The Financial Services Authority (FSA) has imposed the first ever fine on a listed company for breaching the related party transaction rules, and for failing to establish and maintain the systems and controls necessary to comply with the Listing Rules. The case clearly illustrates the importance for companies coming to the market of adopting appropriate systems and controls and ensuring that these are adequately understood by senior personnel.
Premium listed, AIM and PLUS markets companies are all required to identify related party transactions. Whilst the various Rules differ in their specific details, related party transactions include transactions between the quoted company and certain significant shareholders, main board and subsidiary directors, or their associates. Depending on the significance of the transaction (or transactions aggregated over the course of a year), the Rules may then require the quoted company to seek shareholder approval and/or notify the market or the FSA, and may require confirmation that the terms of the transaction are fair and reasonable.

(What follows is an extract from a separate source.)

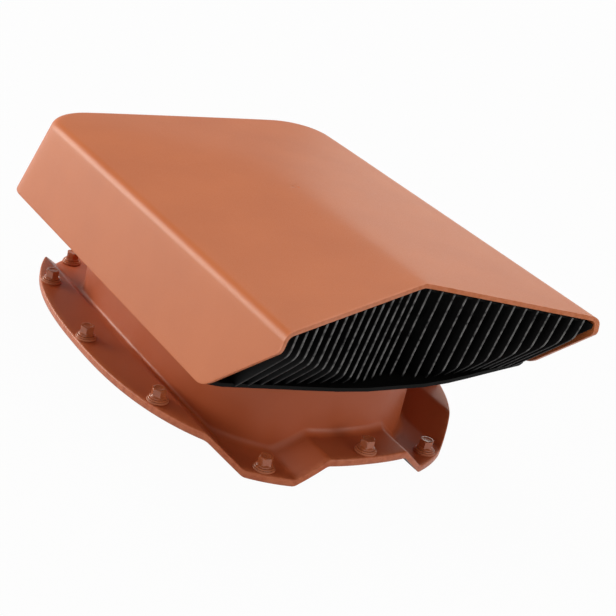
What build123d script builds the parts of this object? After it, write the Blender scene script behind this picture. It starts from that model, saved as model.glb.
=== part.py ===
from build123d import *
import os
from math import cos, radians, sin, tan

# Roof ventilator for a trapezoidal steel roof, in millimetres.
# X runs across the roof ribs, -Y points to the outlet grille, +Z is away from the roof.
# The origin is the middle of the throat, in the plane of the roof sheet's valleys.

# Roof sheet that the flange is moulded to
rib_pitch = 122.7
crest_width = 58.6
valley_width = 27.7
fold_depth = 15.5

# Flange
flange_width = 250.0
flange_length = 354.6
flange_power = 2.42
flange_wall = 2.6
rim_height = 5.1
rim_wall = 3.0

# Collar round the throat
collar_width = 183.0
collar_length = 293.0
collar_power = 2.49
collar_wall = 3.0
collar_rise = 70.0

# Hood
hood_width = 247.8
hood_back = 150.6
hood_draft = 14.5
hood_wall = 3.0
hood_lift = 51.2
hood_height = 72.5
facet_fall = 0.101
hip_start = 5.0
hip_fall = 0.085
corner_radius = 25.0
ridge_radius = 150.0
crease_radius = 7.0
nose_start = -186.5
nose_sweep = 0.345
nose_rake = 16.0
jaw_front = -215.3
jaw_rise = 46.15
jaw_end = -163.0
jaw_radius = 9.0
gate_place = -31.3
gate_radius = 3.0
gate_depth = 0.5

# Grille
slat_pitch = 7.68
slats_per_side = 14
slat_thickness = 1.8
slat_depth = 13.0
slat_front = -185.6
slat_sweep = 0.30
slat_lean = 0.05
bend_height = 0.3
bend_rise = 0.44
tip_front = -186.0
tip_sweep = 0.12
bend_least = 7.0
rail_thickness = 2.5
rail_setback = 1.0
bar_size = 3.0
bar_reach = {42.0: 92.0, 20.0: 44.0}
floor_thickness = 2.5
fit_clearance = 0.4

# Ledge outside the collar and the seal on it; both stop short of the hood's back wall
ledge_width = 10.0
ledge_thickness = 3.0
ledge_gap_width = 150.0
ledge_gap_start = 100.0
collar_seal_thickness = 1.6
collar_seal_width = 3.6
collar_hood_gap = 0.8

# Small screws: down through the grille's floor into the ledge, and up into the hood's posts
ledge_screw_angles = (30.0, 150.0, 210.0, 270.0, 330.0)
ledge_screw_out = 6.4
post_radius = 4.5
post_height = 26.0
post_gap = 2.0
post_places = (-105.0, 80.0)
post_web = 3.0
small_shank_radius = 1.8
small_pilot_radius = 1.9
small_hole_radius = 2.1
small_head_radius = 3.4
small_head_height = 2.4
small_head_round = 0.8
post_screw_depth = 12.0

# Roofing screws with their washers and seals
screw_count = 12
screw_inset = 7.5
screw_shank_radius = 2.4
washer_hole_radius = 2.5
screw_hole_radius = 2.8
hex_across_flats = 8.6
hex_height = 5.0
head_flange_radius = 5.6
head_flange_height = 1.1
washer_radius = 6.6
washer_thickness = 1.0
screw_seal_radius = 7.3
screw_seal_thickness = 1.8

crest_top = fold_depth + rim_height
slope_width = (rib_pitch - crest_width - valley_width) / 2
plate_under = rim_height - flange_wall
hood_bottom = crest_top + hood_lift
ridge_top = hood_bottom + hood_height
draft = radians(hood_draft)
floor_top = hood_bottom + floor_thickness
ledge_top = hood_bottom - collar_seal_thickness
ledge_under = ledge_top - ledge_thickness
head_seat = rim_height + screw_seal_thickness + washer_thickness
far = 400.0
overrun = 5.0


def on_superellipse(half_x, half_y, power, degrees):
    c, s = cos(radians(degrees)), sin(radians(degrees))
    reach = (abs(c) ** power + abs(s) ** power) ** (-1 / power)
    return (half_x * reach * c, half_y * reach * s)


def oval_prism(width, length, power, low, high, points=32):
    """Upright prism on a closed smooth outline that is squarer than an ellipse."""
    step = 360 / points
    outline = [on_superellipse(width / 2, length / 2, power, k * step) for k in range(points)]
    face = make_face(Spline(*outline, periodic=True))
    return extrude(Pos(0, 0, low) * face, amount=high - low)


def flange_prism(inset, low, high):
    return oval_prism(flange_width - 2 * inset, flange_length - 2 * inset, flange_power, low, high)


def collar_prism(inset, low, high):
    return oval_prism(collar_width - 2 * inset, collar_length - 2 * inset, collar_power, low, high)


def tube(x, y, low, high, radius):
    """Upright round bar between two heights."""
    return Pos(x, y, (low + high) / 2) * Cylinder(radius, high - low)


def washer(x, y, low, high, radius, hole):
    return tube(x, y, low, high, radius) - tube(x, y, low - 1, high + 1, hole)


def sheet_height(x):
    """Height of the roof sheet's surface above its valleys."""
    half_crest = crest_width / 2
    x = abs(x)
    if x > rib_pitch / 2:
        x = max(rib_pitch - x, 0)
    if x < half_crest:
        return fold_depth
    if x > half_crest + slope_width:
        return 0.0
    return fold_depth * (1 - (x - half_crest) / slope_width)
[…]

In the year following its listing in December 2009, Exillon Energy plc (Exillon) made payments to its chairman totalling £930,000. Some of the payments were for private expenses from the outset. Most were requested for business purposes but were reclassified as private when the chairman could not produce receipts showing that the money was used for a business expense. The payments continued an informal arrangement in place prior to Exillon's listing, whereby the company advanced money to the chairman for private purposes and then offset those payments against unpaid salary and the chairman paid or received the net balance.
In accordance with that informal arrangement, the chairman repaid all the sums, with interest, in the final quarter of 2010. The FSA did not conclude that he had acted improperly in relation to the payments made to him, nor was there any evidence to suggest that he or the company benefited financially from the payments or that Exillon's shareholders suffered any losses.
The payments were not, however, identified as related party transactions until February 2011, when the company's auditors wrote to it categorising them as such. The company was therefore in breach of its obligations under the Listing Rules to inform the FSA in a timely manner. It was fined £292,950 for this breach, the penalty being reduced by 30% from £418,500 as the company agreed to settle at an early stage in the investigation.
The FSA found that Exillon had adopted policies and procedures to ensure compliance with the Listing Rules, but that these did not work in practice because the senior officers responsible were not adequately trained and the policies and procedures were not properly implemented. To quote David Lawton, FSA acting director of markets: "It is not enough to have detailed compliance procedures drafted by experienced advisors sitting on the shelf."